Work to be completed: Take all the material and copy it exactly.

Data:
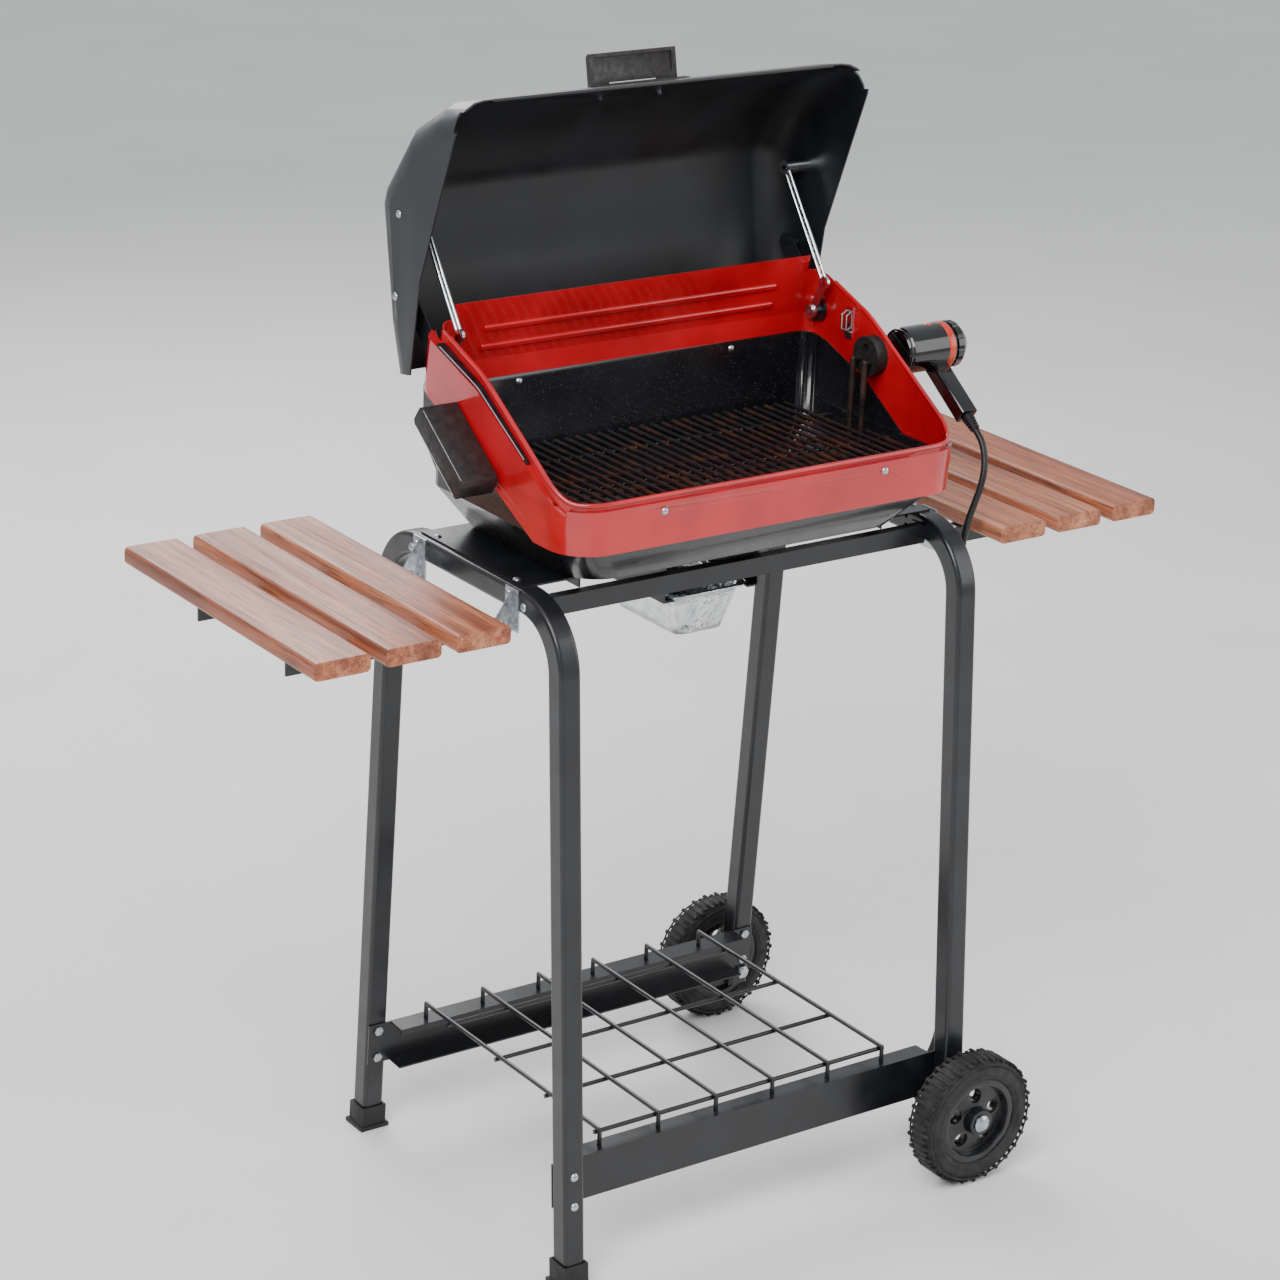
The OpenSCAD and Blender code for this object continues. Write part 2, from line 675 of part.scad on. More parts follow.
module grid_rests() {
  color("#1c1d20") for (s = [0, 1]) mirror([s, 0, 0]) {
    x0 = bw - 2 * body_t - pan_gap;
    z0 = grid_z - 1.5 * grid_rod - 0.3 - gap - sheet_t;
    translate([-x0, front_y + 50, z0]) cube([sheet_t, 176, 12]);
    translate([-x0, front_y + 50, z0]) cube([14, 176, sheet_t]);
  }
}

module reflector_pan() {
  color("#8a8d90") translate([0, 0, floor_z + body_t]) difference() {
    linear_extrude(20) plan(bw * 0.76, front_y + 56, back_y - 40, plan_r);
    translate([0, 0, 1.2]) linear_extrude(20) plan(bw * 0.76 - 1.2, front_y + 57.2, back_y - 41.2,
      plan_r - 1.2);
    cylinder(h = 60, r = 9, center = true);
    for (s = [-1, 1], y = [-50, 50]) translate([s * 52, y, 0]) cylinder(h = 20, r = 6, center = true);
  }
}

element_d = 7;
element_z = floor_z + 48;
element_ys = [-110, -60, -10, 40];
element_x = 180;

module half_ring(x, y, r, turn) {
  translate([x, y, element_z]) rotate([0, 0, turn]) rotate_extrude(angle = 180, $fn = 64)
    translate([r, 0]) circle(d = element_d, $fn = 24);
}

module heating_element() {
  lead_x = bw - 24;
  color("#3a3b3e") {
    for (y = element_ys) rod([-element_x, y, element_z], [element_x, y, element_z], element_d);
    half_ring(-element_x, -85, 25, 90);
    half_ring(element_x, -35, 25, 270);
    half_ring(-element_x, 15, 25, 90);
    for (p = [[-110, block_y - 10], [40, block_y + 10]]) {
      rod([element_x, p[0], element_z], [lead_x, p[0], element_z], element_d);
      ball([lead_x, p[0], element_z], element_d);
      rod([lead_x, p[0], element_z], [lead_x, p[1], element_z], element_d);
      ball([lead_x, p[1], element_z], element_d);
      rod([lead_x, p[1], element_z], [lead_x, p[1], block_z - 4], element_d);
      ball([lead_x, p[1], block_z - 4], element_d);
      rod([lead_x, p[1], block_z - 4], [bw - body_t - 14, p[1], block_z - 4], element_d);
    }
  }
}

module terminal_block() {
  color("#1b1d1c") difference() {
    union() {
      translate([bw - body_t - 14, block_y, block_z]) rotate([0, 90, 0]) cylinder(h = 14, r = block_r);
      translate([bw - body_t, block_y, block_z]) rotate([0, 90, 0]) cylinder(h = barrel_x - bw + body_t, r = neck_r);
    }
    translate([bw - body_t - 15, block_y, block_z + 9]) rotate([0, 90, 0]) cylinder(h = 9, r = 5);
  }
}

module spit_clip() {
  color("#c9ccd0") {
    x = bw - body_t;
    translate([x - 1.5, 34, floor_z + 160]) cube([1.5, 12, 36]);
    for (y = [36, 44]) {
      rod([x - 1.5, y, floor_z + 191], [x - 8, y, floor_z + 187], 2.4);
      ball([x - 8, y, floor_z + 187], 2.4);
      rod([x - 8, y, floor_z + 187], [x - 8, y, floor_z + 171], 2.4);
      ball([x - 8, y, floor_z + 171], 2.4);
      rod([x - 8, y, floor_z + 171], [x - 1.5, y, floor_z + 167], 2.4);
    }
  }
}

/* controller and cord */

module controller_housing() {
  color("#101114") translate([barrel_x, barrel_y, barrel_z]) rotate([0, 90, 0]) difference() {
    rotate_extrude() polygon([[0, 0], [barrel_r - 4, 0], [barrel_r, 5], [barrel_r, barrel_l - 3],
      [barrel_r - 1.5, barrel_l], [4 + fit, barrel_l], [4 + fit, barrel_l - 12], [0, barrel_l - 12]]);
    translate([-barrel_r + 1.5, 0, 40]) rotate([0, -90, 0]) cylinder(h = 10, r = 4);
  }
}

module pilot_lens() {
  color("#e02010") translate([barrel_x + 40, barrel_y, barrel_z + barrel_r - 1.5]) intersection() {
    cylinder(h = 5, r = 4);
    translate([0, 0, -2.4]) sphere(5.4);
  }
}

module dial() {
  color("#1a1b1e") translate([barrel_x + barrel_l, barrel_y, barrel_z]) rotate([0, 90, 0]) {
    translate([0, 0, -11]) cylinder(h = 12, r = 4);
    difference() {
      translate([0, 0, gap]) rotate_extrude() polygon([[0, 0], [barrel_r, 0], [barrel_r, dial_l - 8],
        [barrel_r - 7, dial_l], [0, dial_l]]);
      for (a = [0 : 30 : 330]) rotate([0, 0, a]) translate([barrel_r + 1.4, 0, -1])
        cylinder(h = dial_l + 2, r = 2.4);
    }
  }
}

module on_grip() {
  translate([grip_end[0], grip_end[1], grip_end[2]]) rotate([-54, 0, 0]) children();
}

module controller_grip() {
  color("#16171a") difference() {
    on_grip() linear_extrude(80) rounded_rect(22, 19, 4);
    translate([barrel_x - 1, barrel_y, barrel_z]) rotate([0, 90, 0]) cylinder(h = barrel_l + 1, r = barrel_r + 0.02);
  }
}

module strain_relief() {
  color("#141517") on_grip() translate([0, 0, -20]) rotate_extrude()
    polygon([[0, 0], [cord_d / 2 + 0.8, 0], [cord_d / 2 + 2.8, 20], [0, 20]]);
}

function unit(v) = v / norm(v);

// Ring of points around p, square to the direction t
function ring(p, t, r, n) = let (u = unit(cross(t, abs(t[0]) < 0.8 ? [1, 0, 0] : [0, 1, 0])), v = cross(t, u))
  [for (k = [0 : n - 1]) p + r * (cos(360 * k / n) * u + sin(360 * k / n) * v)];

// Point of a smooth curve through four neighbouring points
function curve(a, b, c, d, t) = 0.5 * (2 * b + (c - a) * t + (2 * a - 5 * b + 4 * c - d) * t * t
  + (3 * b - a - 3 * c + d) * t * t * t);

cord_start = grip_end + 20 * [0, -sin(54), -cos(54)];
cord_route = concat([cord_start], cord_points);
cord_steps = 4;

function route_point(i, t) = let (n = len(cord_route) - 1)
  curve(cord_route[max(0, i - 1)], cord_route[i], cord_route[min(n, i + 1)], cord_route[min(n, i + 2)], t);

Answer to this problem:
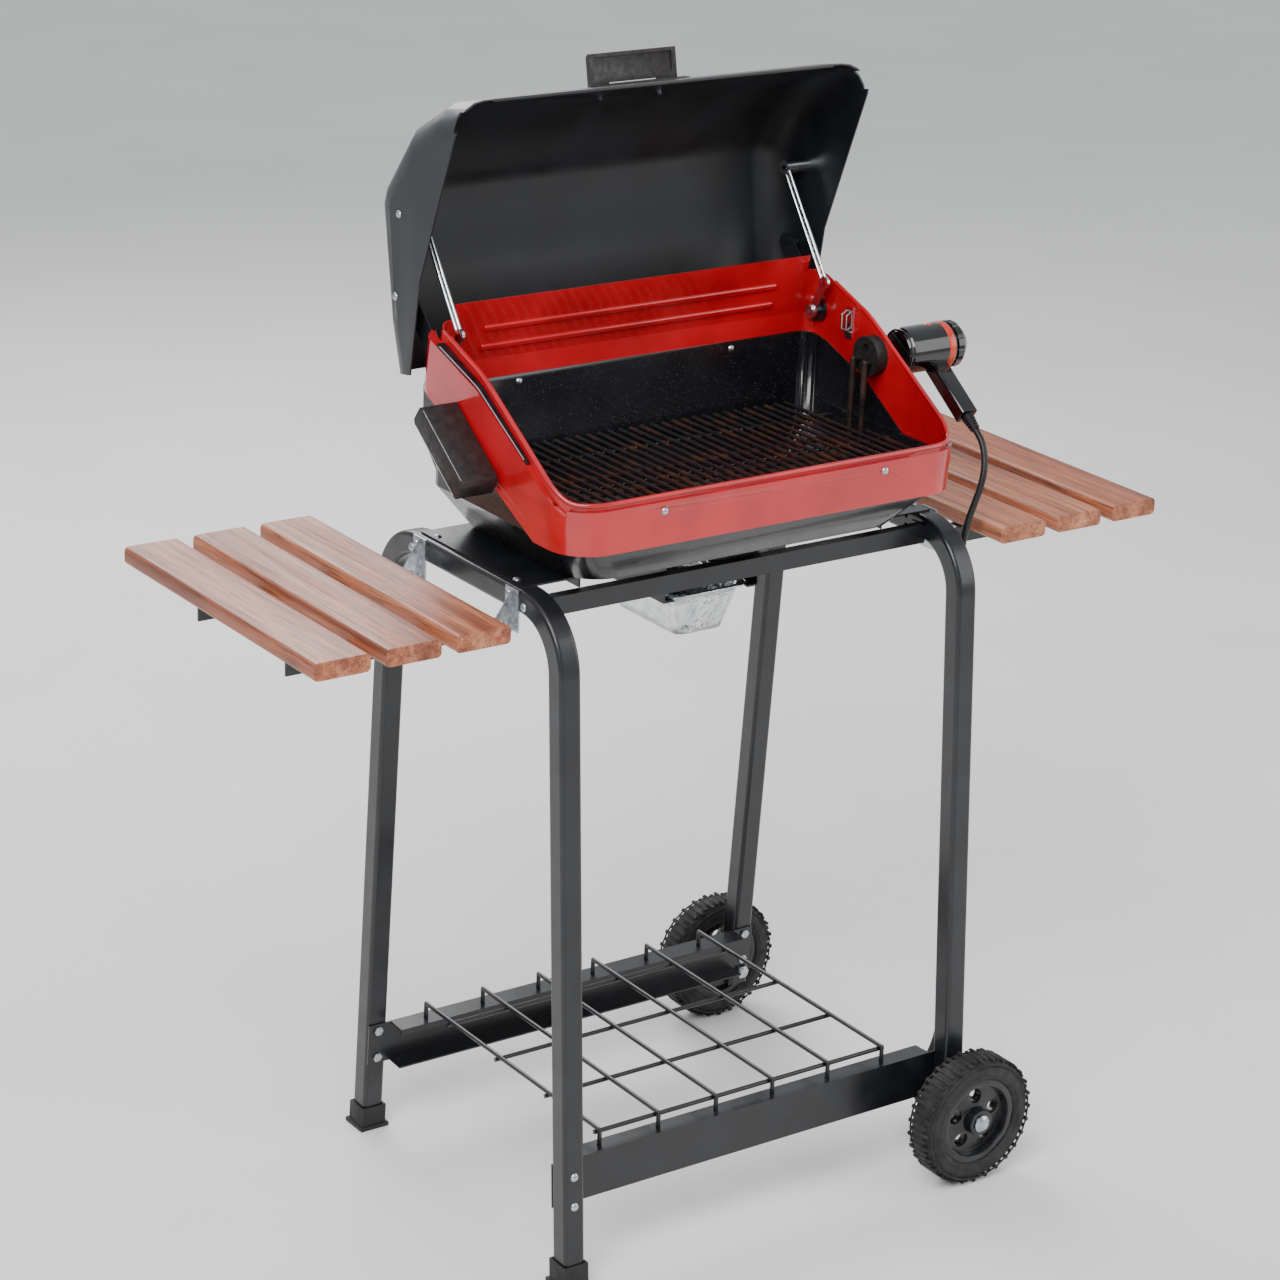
The OpenSCAD and Blender code for this object continues. Write part 2, from line 675 of part.scad on. More parts follow.
module grid_rests() {
  color("#1c1d20") for (s = [0, 1]) mirror([s, 0, 0]) {
    x0 = bw - 2 * body_t - pan_gap;
    z0 = grid_z - 1.5 * grid_rod - 0.3 - gap - sheet_t;
    translate([-x0, front_y + 50, z0]) cube([sheet_t, 176, 12]);
    translate([-x0, front_y + 50, z0]) cube([14, 176, sheet_t]);
  }
}

module reflector_pan() {
  color("#8a8d90") translate([0, 0, floor_z + body_t]) difference() {
    linear_extrude(20) plan(bw * 0.76, front_y + 56, back_y - 40, plan_r);
    translate([0, 0, 1.2]) linear_extrude(20) plan(bw * 0.76 - 1.2, front_y + 57.2, back_y - 41.2,
      plan_r - 1.2);
    cylinder(h = 60, r = 9, center = true);
    for (s = [-1, 1], y = [-50, 50]) translate([s * 52, y, 0]) cylinder(h = 20, r = 6, center = true);
  }
}

element_d = 7;
element_z = floor_z + 48;
element_ys = [-110, -60, -10, 40];
element_x = 180;

module half_ring(x, y, r, turn) {
  translate([x, y, element_z]) rotate([0, 0, turn]) rotate_extrude(angle = 180, $fn = 64)
    translate([r, 0]) circle(d = element_d, $fn = 24);
}

module heating_element() {
  lead_x = bw - 24;
  color("#3a3b3e") {
    for (y = element_ys) rod([-element_x, y, element_z], [element_x, y, element_z], element_d);
    half_ring(-element_x, -85, 25, 90);
    half_ring(element_x, -35, 25, 270);
    half_ring(-element_x, 15, 25, 90);
    for (p = [[-110, block_y - 10], [40, block_y + 10]]) {
      rod([element_x, p[0], element_z], [lead_x, p[0], element_z], element_d);
      ball([lead_x, p[0], element_z], element_d);
      rod([lead_x, p[0], element_z], [lead_x, p[1], element_z], element_d);
      ball([lead_x, p[1], element_z], element_d);
      rod([lead_x, p[1], element_z], [lead_x, p[1], block_z - 4], element_d);
      ball([lead_x, p[1], block_z - 4], element_d);
      rod([lead_x, p[1], block_z - 4], [bw - body_t - 14, p[1], block_z - 4], element_d);
    }
  }
}

module terminal_block() {
  color("#1b1d1c") difference() {
    union() {
      translate([bw - body_t - 14, block_y, block_z]) rotate([0, 90, 0]) cylinder(h = 14, r = block_r);
      translate([bw - body_t, block_y, block_z]) rotate([0, 90, 0]) cylinder(h = barrel_x - bw + body_t, r = neck_r);
    }
    translate([bw - body_t - 15, block_y, block_z + 9]) rotate([0, 90, 0]) cylinder(h = 9, r = 5);
  }
}

module spit_clip() {
  color("#c9ccd0") {
    x = bw - body_t;
    translate([x - 1.5, 34, floor_z + 160]) cube([1.5, 12, 36]);
    for (y = [36, 44]) {
      rod([x - 1.5, y, floor_z + 191], [x - 8, y, floor_z + 187], 2.4);
      ball([x - 8, y, floor_z + 187], 2.4);
      rod([x - 8, y, floor_z + 187], [x - 8, y, floor_z + 171], 2.4);
      ball([x - 8, y, floor_z + 171], 2.4);
      rod([x - 8, y, floor_z + 171], [x - 1.5, y, floor_z + 167], 2.4);
    }
  }
}

/* controller and cord */

module controller_housing() {
  color("#101114") translate([barrel_x, barrel_y, barrel_z]) rotate([0, 90, 0]) difference() {
    rotate_extrude() polygon([[0, 0], [barrel_r - 4, 0], [barrel_r, 5], [barrel_r, barrel_l - 3],
      [barrel_r - 1.5, barrel_l], [4 + fit, barrel_l], [4 + fit, barrel_l - 12], [0, barrel_l - 12]]);
    translate([-barrel_r + 1.5, 0, 40]) rotate([0, -90, 0]) cylinder(h = 10, r = 4);
  }
}

module pilot_lens() {
  color("#e02010") translate([barrel_x + 40, barrel_y, barrel_z + barrel_r - 1.5]) intersection() {
    cylinder(h = 5, r = 4);
    translate([0, 0, -2.4]) sphere(5.4);
  }
}

module dial() {
  color("#1a1b1e") translate([barrel_x + barrel_l, barrel_y, barrel_z]) rotate([0, 90, 0]) {
    translate([0, 0, -11]) cylinder(h = 12, r = 4);
    difference() {
      translate([0, 0, gap]) rotate_extrude() polygon([[0, 0], [barrel_r, 0], [barrel_r, dial_l - 8],
        [barrel_r - 7, dial_l], [0, dial_l]]);
      for (a = [0 : 30 : 330]) rotate([0, 0, a]) translate([barrel_r + 1.4, 0, -1])
        cylinder(h = dial_l + 2, r = 2.4);
    }
  }
}

module on_grip() {
  translate([grip_end[0], grip_end[1], grip_end[2]]) rotate([-54, 0, 0]) children();
}

module controller_grip() {
  color("#16171a") difference() {
    on_grip() linear_extrude(80) rounded_rect(22, 19, 4);
    translate([barrel_x - 1, barrel_y, barrel_z]) rotate([0, 90, 0]) cylinder(h = barrel_l + 1, r = barrel_r + 0.02);
  }
}

module strain_relief() {
  color("#141517") on_grip() translate([0, 0, -20]) rotate_extrude()
    polygon([[0, 0], [cord_d / 2 + 0.8, 0], [cord_d / 2 + 2.8, 20], [0, 20]]);
}

function unit(v) = v / norm(v);

// Ring of points around p, square to the direction t
function ring(p, t, r, n) = let (u = unit(cross(t, abs(t[0]) < 0.8 ? [1, 0, 0] : [0, 1, 0])), v = cross(t, u))
  [for (k = [0 : n - 1]) p + r * (cos(360 * k / n) * u + sin(360 * k / n) * v)];

// Point of a smooth curve through four neighbouring points
function curve(a, b, c, d, t) = 0.5 * (2 * b + (c - a) * t + (2 * a - 5 * b + 4 * c - d) * t * t
  + (3 * b - a - 3 * c + d) * t * t * t);

cord_start = grip_end + 20 * [0, -sin(54), -cos(54)];
cord_route = concat([cord_start], cord_points);
cord_steps = 4;

function route_point(i, t) = let (n = len(cord_route) - 1)
  curve(cord_route[max(0, i - 1)], cord_route[i], cord_route[min(n, i + 1)], cord_route[min(n, i + 2)], t);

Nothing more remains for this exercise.